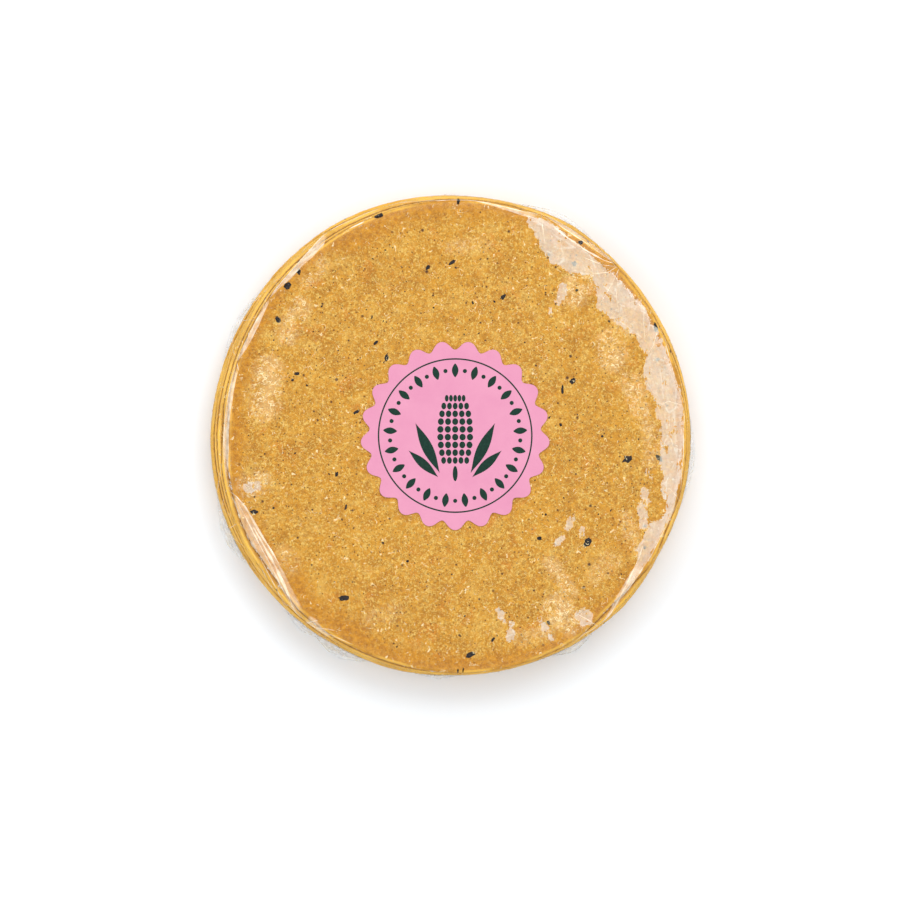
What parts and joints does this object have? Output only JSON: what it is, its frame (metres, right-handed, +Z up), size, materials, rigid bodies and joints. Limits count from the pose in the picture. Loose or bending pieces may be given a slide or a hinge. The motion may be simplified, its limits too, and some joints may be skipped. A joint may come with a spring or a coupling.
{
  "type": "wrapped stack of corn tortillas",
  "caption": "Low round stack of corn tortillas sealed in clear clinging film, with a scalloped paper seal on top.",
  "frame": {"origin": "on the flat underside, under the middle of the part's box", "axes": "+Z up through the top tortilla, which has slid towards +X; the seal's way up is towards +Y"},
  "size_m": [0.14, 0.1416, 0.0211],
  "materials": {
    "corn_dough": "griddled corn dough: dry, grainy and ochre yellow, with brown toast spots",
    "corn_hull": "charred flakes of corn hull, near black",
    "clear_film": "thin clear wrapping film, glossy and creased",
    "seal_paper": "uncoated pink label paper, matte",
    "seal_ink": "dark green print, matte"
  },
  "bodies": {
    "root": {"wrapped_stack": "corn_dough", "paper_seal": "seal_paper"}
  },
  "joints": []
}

----------------------------------------

### [Stated problem]
Print all the data exactly.

### [Task answer]
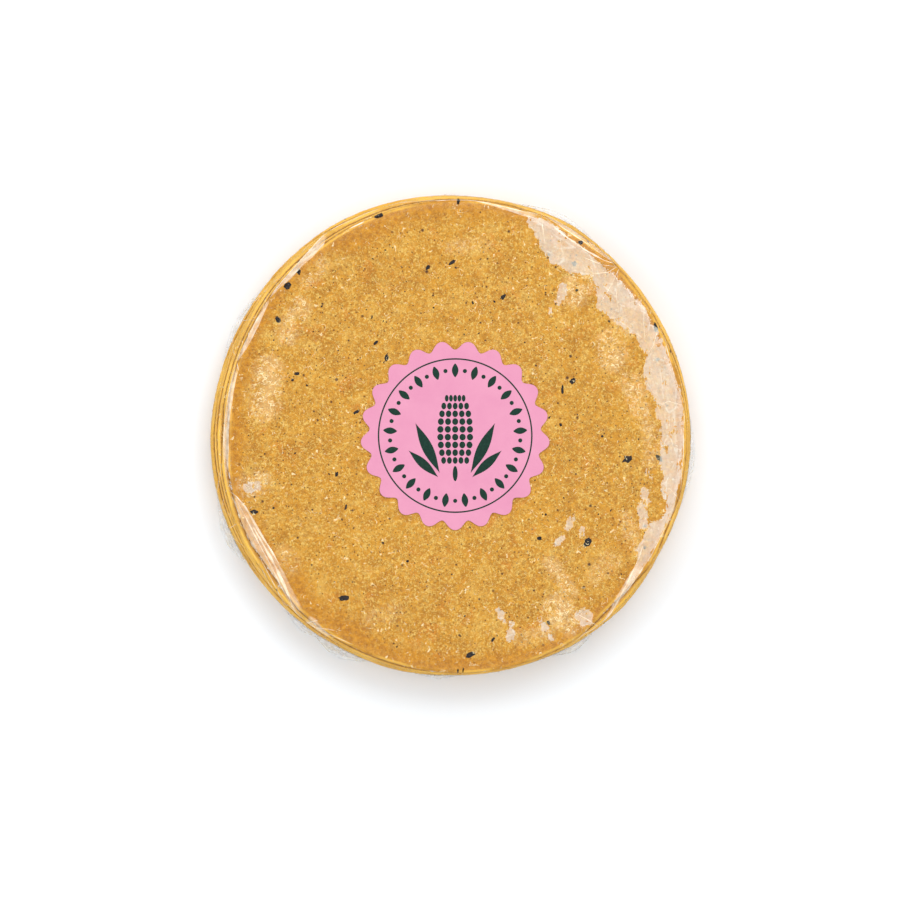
What parts and joints does this object have? Output only JSON: what it is, its frame (metres, right-handed, +Z up), size, materials, rigid bodies and joints. Limits count from the pose in the picture. Loose or bending pieces may be given a slide or a hinge. The motion may be simplified, its limits too, and some joints may be skipped. A joint may come with a spring or a coupling.
{
  "type": "wrapped stack of corn tortillas",
  "caption": "Low round stack of corn tortillas sealed in clear clinging film, with a scalloped paper seal on top.",
  "frame": {"origin": "on the flat underside, under the middle of the part's box", "axes": "+Z up through the top tortilla, which has slid towards +X; the seal's way up is towards +Y"},
  "size_m": [0.14, 0.1416, 0.0211],
  "materials": {
    "corn_dough": "griddled corn dough: dry, grainy and ochre yellow, with brown toast spots",
    "corn_hull": "charred flakes of corn hull, near black",
    "clear_film": "thin clear wrapping film, glossy and creased",
    "seal_paper": "uncoated pink label paper, matte",
    "seal_ink": "dark green print, matte"
  },
  "bodies": {
    "root": {"wrapped_stack": "corn_dough", "paper_seal": "seal_paper"}
  },
  "joints": []
}